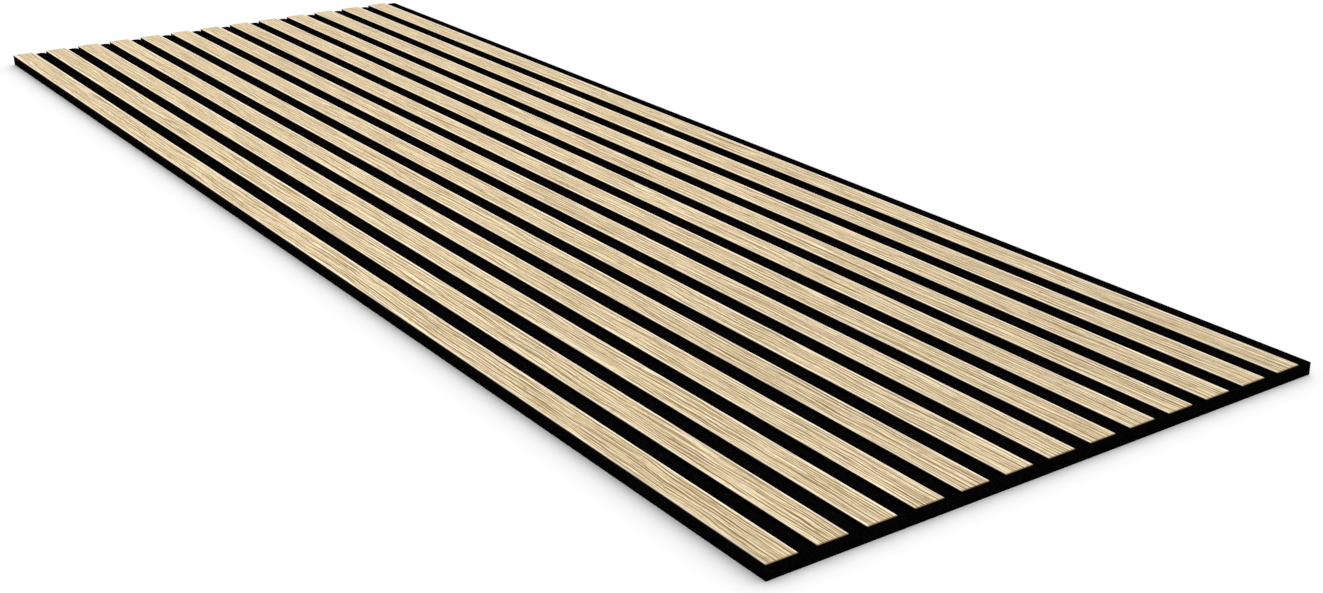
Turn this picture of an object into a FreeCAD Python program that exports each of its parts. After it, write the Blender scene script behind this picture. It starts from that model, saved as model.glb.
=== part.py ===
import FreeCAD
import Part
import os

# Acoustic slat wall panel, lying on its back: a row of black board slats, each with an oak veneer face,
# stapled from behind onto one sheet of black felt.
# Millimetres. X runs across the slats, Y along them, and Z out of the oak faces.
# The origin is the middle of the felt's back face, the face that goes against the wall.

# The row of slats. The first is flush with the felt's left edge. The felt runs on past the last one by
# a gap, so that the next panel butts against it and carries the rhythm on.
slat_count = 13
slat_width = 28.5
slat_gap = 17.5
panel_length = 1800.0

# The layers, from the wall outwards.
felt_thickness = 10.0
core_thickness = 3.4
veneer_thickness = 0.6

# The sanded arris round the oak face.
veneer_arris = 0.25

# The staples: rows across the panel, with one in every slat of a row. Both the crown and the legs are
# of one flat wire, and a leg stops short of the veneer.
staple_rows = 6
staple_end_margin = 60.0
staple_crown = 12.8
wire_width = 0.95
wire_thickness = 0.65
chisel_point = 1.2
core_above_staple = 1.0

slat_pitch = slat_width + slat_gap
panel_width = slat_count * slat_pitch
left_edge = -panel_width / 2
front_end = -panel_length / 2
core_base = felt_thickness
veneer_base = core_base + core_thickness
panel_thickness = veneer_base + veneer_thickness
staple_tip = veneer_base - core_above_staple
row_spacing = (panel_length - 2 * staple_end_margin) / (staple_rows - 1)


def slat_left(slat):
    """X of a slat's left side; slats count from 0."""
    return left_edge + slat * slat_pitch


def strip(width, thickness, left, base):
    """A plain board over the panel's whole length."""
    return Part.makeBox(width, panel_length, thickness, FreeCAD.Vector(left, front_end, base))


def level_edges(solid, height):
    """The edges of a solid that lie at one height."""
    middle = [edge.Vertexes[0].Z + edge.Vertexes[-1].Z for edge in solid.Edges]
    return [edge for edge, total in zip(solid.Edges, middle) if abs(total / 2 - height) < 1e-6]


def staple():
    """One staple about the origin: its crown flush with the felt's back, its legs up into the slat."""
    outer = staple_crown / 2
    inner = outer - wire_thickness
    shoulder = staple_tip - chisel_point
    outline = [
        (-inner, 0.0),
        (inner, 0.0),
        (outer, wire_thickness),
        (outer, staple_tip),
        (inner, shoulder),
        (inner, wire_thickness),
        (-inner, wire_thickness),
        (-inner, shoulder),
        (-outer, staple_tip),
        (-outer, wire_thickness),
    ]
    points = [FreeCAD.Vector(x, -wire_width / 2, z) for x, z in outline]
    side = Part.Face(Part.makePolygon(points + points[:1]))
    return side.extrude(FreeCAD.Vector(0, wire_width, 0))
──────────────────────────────
[TO DO]: Using the material above, state how many lines include the string "behind". Answer with a single number.

[SOLUTION TO THE EXERCISE]: 2